1998 also saw the release of Dirty Work, a then-underappreciated lowbrow comedy directed by Saget, co-written by Norm MacDonald, and starring MacDonald, Chevy Chase, Chris Farley, Artie Lange and Don Rickles. At his college shows, a mention of the title alone often evokes a standing ovation.

"Man, they love the Dirty Work," he says. "It really didn't get its day when it came out, and it's always bummed me out. I made an R-rated cut, and it was really, really funny. Killer funny. But I'm going to try to get the R-rated cut out someday."

That disappointment was the first in a series. On the surface, not much happened on the Saget front between 1998's one-two punch and his perceived comeback: there was the WB's short-lived Raising Dad, where he again portrayed a G-rated single parent. And he played "Jessica's Dad" in Dumb and Dumberer: When Harry Met Lloyd. Other than that ... "Every year I have some big press release that says, ‘Bob Saget's doing this!'" he marvels. "I had a show with Damon Wayans. We were locked and loaded. We wrote it in Hawaii together, we came back, and ABC turned it down. I had a show on Comedy Central that I did, Sleepover with Bob. I slept at a girl's house in Paris, Texas, while she was at soccer camp and just hung out in a parking lot at Target. It was really funny. But it didn't sell. So you never know. And then when the timing's right, then all of the sudden it just seems like other things open up."


*****

"I always have many plates I'm always twirling," Saget says. "I don't think I could be any other way."

January 30 sees the DVD release of Farce of the Penguins, a March of the Penguins spoof he wrote, directed, produced and voiced alongside Gilbert Gottfried, Lewis Black, Christina Applegate, Tracy Morgan and Mo'Nique.
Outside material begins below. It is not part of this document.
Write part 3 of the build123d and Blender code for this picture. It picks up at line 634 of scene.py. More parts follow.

Narrated by Samuel L. Jackson, the film's stock imagery is, Saget says, "like a porn movie, where you see the same footage over and over again.

"[The penguins] actually have arguments with the narrator," he continues. "Gilbert yells out, ‘Morgan Freeman has more talent than you in just a freckle on his ass.' And he's screaming that he froze his nuts off, and Samuel Jackson goes, ‘F--k you, you nutless motherf--ker.' There's going to be behind-the-scenes features on it, and they put me in front of a green screen in a parka, putting cigarettes out on them. I stuck a nail on my shoe and stabbed them, but, you know, ‘No penguins were harmed.' ‘We drugged them; we couldn't get them to walk any faster so we injected them with adrenaline in their backs.' Then we talk about PETA and how we care about animals."
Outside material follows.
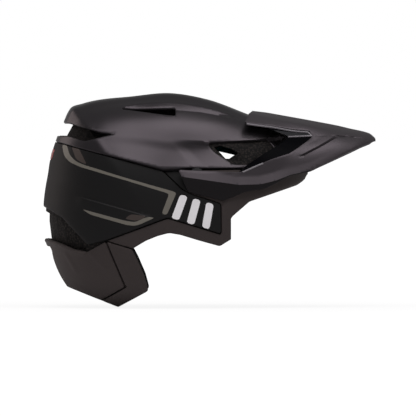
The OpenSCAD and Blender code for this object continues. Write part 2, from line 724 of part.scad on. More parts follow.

There's also the new Friday-night game show he hosts, 1 vs. 100, which Saget describes as "Millionaire meets Parcheesi. Millionaire meets Yahtzee. It's like Hollywood Squares threw up!" From the folks behind Deal Or No Deal, 100 frees Saget from the constraints of scripted TV. "At one point I say, ‘Look at the money!' And they cut to the money. And I go, ‘That's what they call a money shot.' And they leave it all in," he laughs. "They seem to want to keep comedy in the show, so I'm very happy."

Also on one of his many twirling plates is a second helping of sitcommery. He wrote a script for HBO with Arrested Development scribe Chuck Tathum about a divorced gynecologist raising a teenage son. The network passed, but Saget says another company has shown interest. And over at NBC he's got a deal to develop an as-yet-undetermined series. His MySpace page—yup, even he's finally succumbed—claims he's got a stand-up album on the way as well. "I'm trying to figure out who to sell it to," is how he characterizes the project. "I'm trying to decide whether to do it myself, or do it with HBO or Comedy Central. I'm going to know that in the next month or so. I've got so many things going on! It's nice. I haven't been this busy since I was busy that last time."

What that means is that Bob Saget is getting his due. Not Danny Tanner, not the irreverent host, but Saget the stand-up.

"Show business is not a cakewalk for anybody, you know," he muses. "No matter how big you get. Until a certain level, and then still it's not perfect. People think it's effortless, but so many things backfire. You can get f--ked.

"Although, let's face it, that's not necessarily always a bad thing."